# START OF TASK DATA

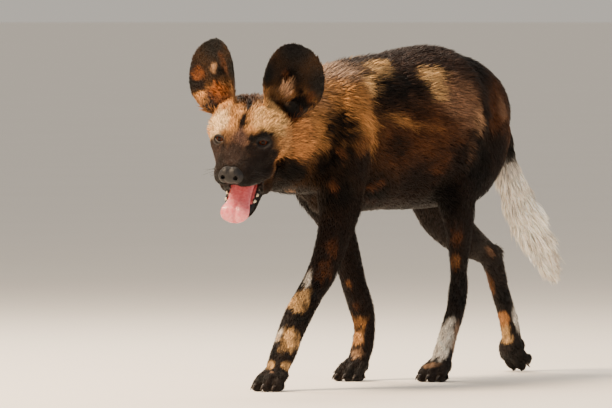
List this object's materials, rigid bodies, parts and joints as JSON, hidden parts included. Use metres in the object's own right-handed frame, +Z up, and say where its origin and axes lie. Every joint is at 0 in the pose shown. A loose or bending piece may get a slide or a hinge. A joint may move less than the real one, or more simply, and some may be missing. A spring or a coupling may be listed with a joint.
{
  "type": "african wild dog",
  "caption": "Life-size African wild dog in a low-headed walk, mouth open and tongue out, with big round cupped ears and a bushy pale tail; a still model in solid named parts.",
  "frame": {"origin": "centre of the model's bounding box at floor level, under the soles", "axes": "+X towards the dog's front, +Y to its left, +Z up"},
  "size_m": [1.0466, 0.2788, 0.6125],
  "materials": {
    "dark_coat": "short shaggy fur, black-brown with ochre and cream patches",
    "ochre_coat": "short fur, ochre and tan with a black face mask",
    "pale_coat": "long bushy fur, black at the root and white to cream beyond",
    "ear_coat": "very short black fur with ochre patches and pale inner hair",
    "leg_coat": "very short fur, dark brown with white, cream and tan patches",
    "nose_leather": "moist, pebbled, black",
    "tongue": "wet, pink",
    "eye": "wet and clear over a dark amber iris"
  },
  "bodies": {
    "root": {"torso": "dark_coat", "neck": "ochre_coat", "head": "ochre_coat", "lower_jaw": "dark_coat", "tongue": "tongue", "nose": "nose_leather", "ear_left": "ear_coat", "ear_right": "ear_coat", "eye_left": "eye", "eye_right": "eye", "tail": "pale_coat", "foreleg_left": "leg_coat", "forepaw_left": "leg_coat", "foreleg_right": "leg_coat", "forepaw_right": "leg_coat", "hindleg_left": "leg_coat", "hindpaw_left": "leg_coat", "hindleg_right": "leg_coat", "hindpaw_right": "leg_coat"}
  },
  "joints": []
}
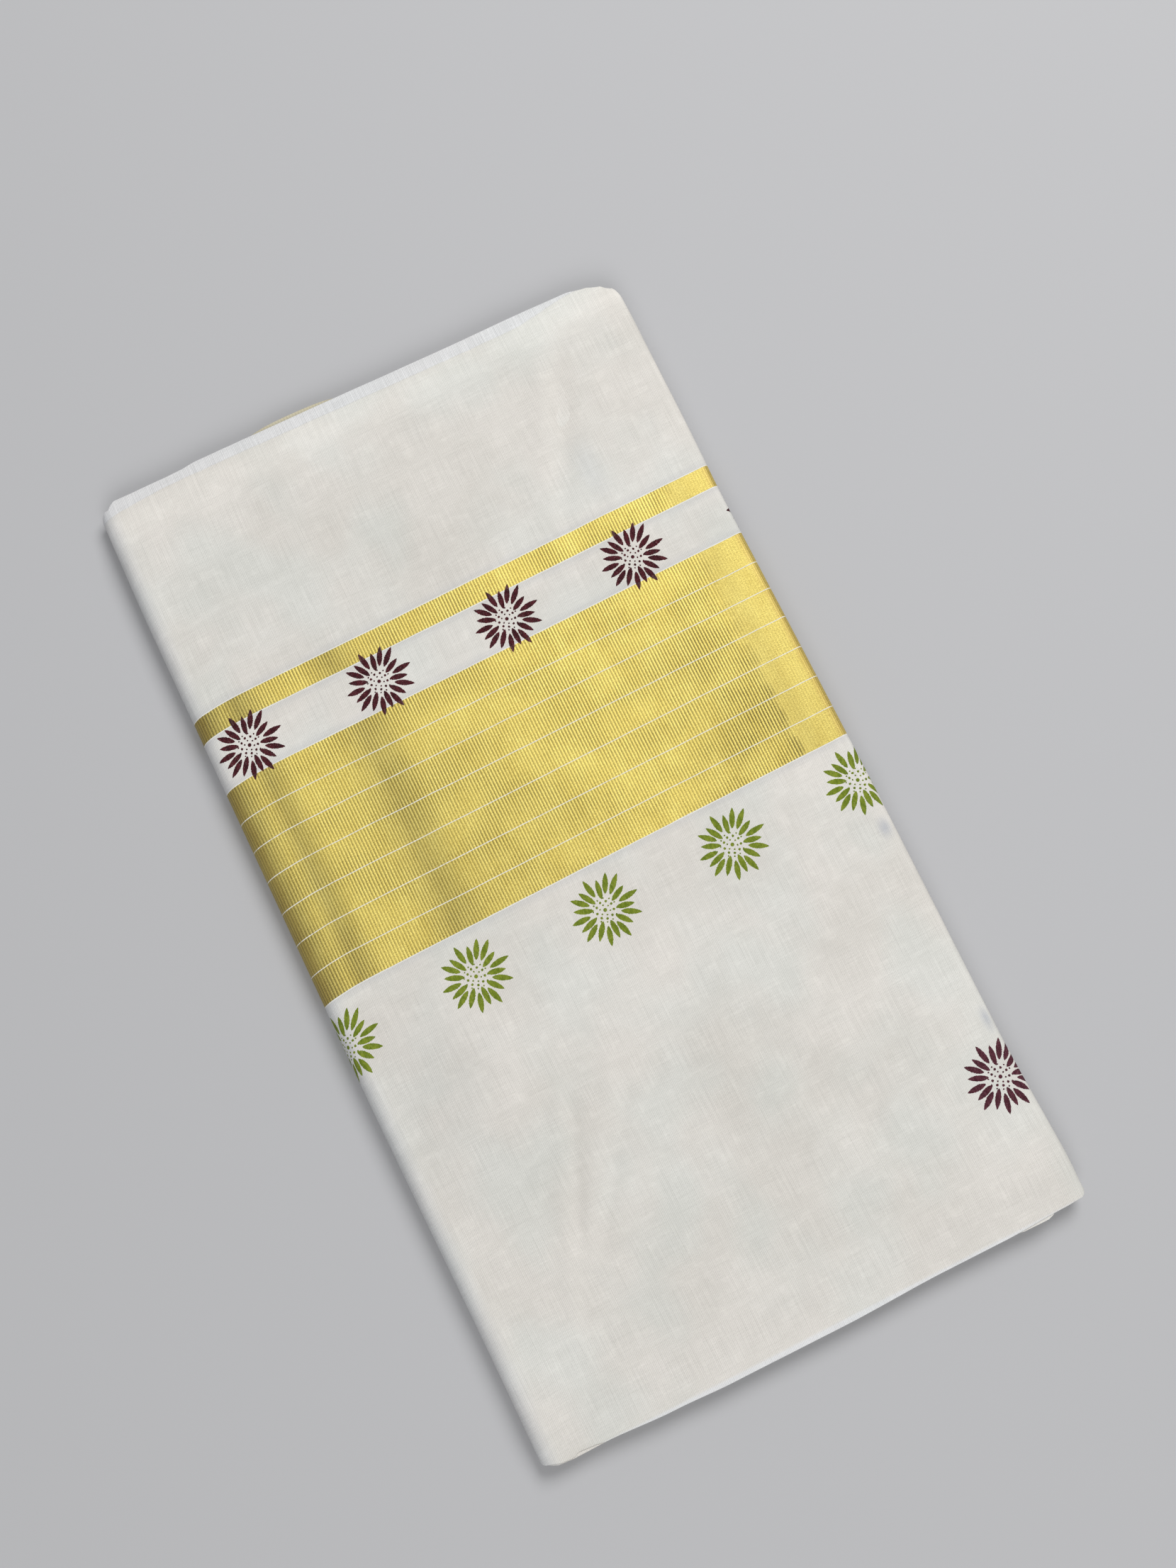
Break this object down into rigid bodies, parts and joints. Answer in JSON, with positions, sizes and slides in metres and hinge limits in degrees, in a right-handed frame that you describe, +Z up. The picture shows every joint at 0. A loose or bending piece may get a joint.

# END OF TASK DATA

■ DIRECTIONS ■
Extract the full listing above without alteration.

■ SOLUTION TO THE EXERCISE ■
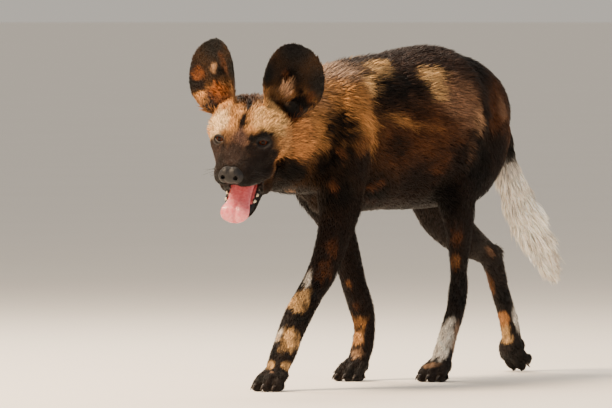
List this object's materials, rigid bodies, parts and joints as JSON, hidden parts included. Use metres in the object's own right-handed frame, +Z up, and say where its origin and axes lie. Every joint is at 0 in the pose shown. A loose or bending piece may get a slide or a hinge. A joint may move less than the real one, or more simply, and some may be missing. A spring or a coupling may be listed with a joint.
{
  "type": "african wild dog",
  "caption": "Life-size African wild dog in a low-headed walk, mouth open and tongue out, with big round cupped ears and a bushy pale tail; a still model in solid named parts.",
  "frame": {"origin": "centre of the model's bounding box at floor level, under the soles", "axes": "+X towards the dog's front, +Y to its left, +Z up"},
  "size_m": [1.0466, 0.2788, 0.6125],
  "materials": {
    "dark_coat": "short shaggy fur, black-brown with ochre and cream patches",
    "ochre_coat": "short fur, ochre and tan with a black face mask",
    "pale_coat": "long bushy fur, black at the root and white to cream beyond",
    "ear_coat": "very short black fur with ochre patches and pale inner hair",
    "leg_coat": "very short fur, dark brown with white, cream and tan patches",
    "nose_leather": "moist, pebbled, black",
    "tongue": "wet, pink",
    "eye": "wet and clear over a dark amber iris"
  },
  "bodies": {
    "root": {"torso": "dark_coat", "neck": "ochre_coat", "head": "ochre_coat", "lower_jaw": "dark_coat", "tongue": "tongue", "nose": "nose_leather", "ear_left": "ear_coat", "ear_right": "ear_coat", "eye_left": "eye", "eye_right": "eye", "tail": "pale_coat", "foreleg_left": "leg_coat", "forepaw_left": "leg_coat", "foreleg_right": "leg_coat", "forepaw_right": "leg_coat", "hindleg_left": "leg_coat", "hindpaw_left": "leg_coat", "hindleg_right": "leg_coat", "hindpaw_right": "leg_coat"}
  },
  "joints": []
}
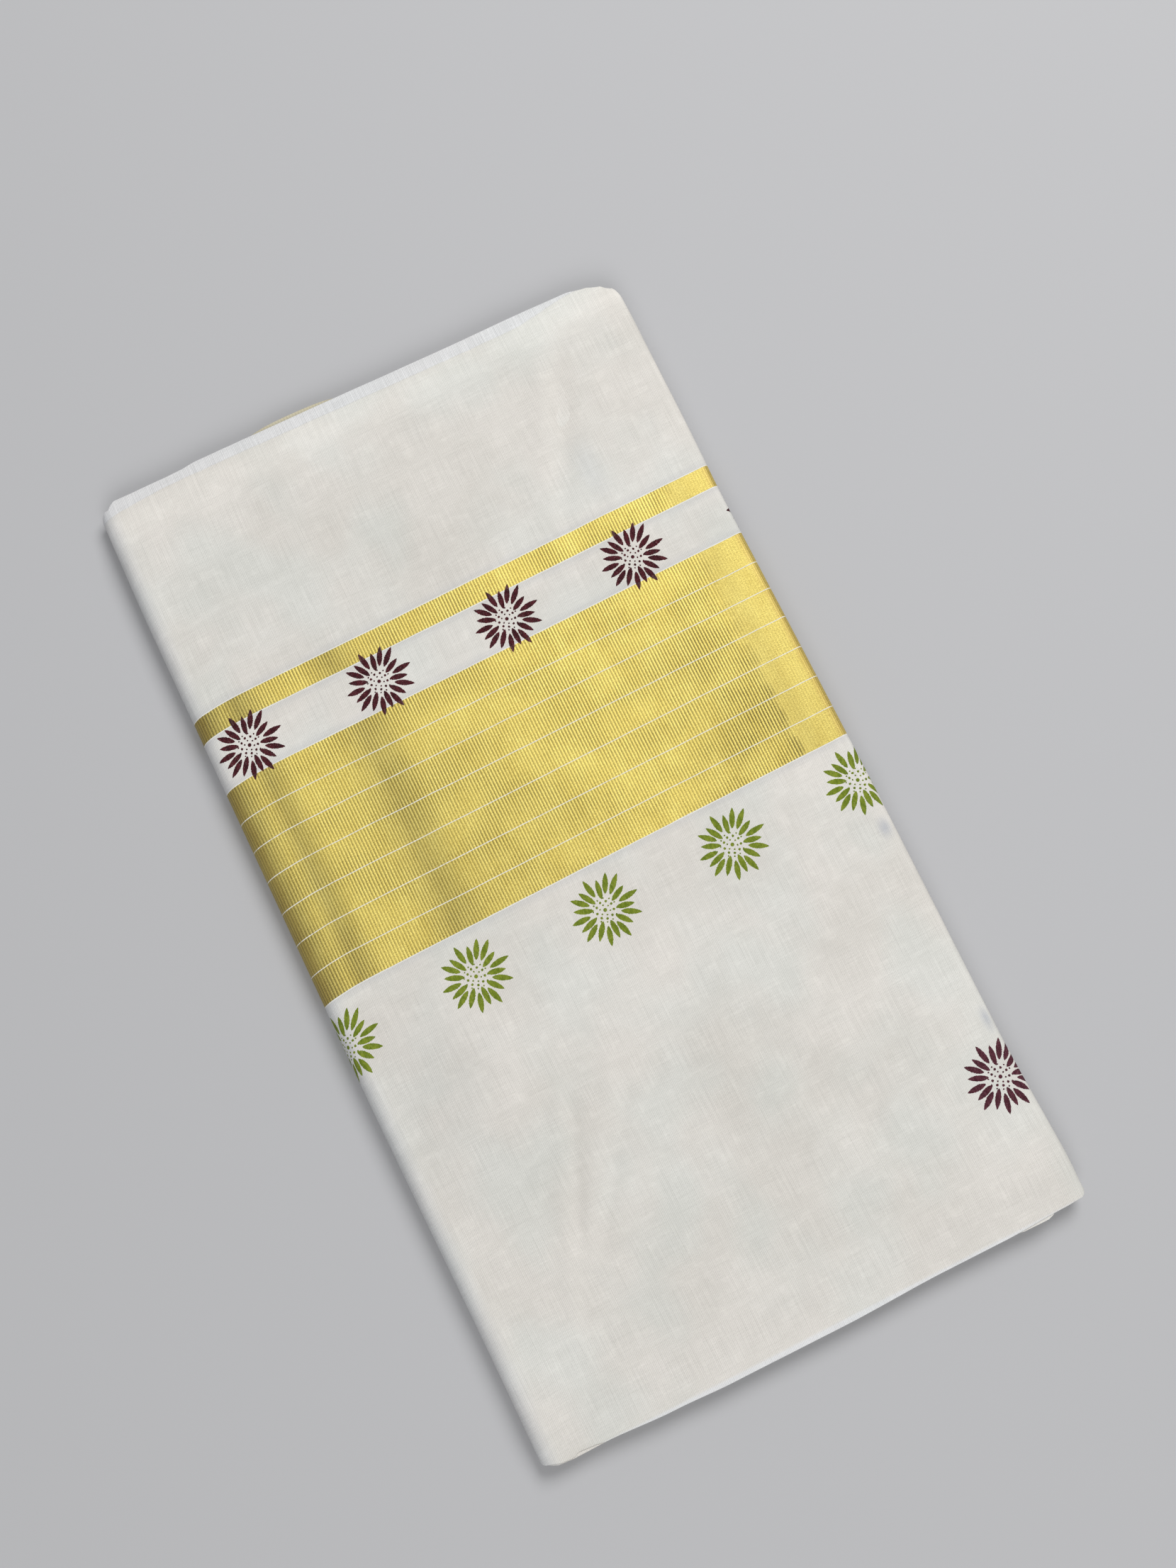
Break this object down into rigid bodies, parts and joints. Answer in JSON, with positions, sizes and slides in metres and hinge limits in degrees, in a right-handed frame that you describe, +Z up. The picture shows every joint at 0. A loose or bending piece may get a joint.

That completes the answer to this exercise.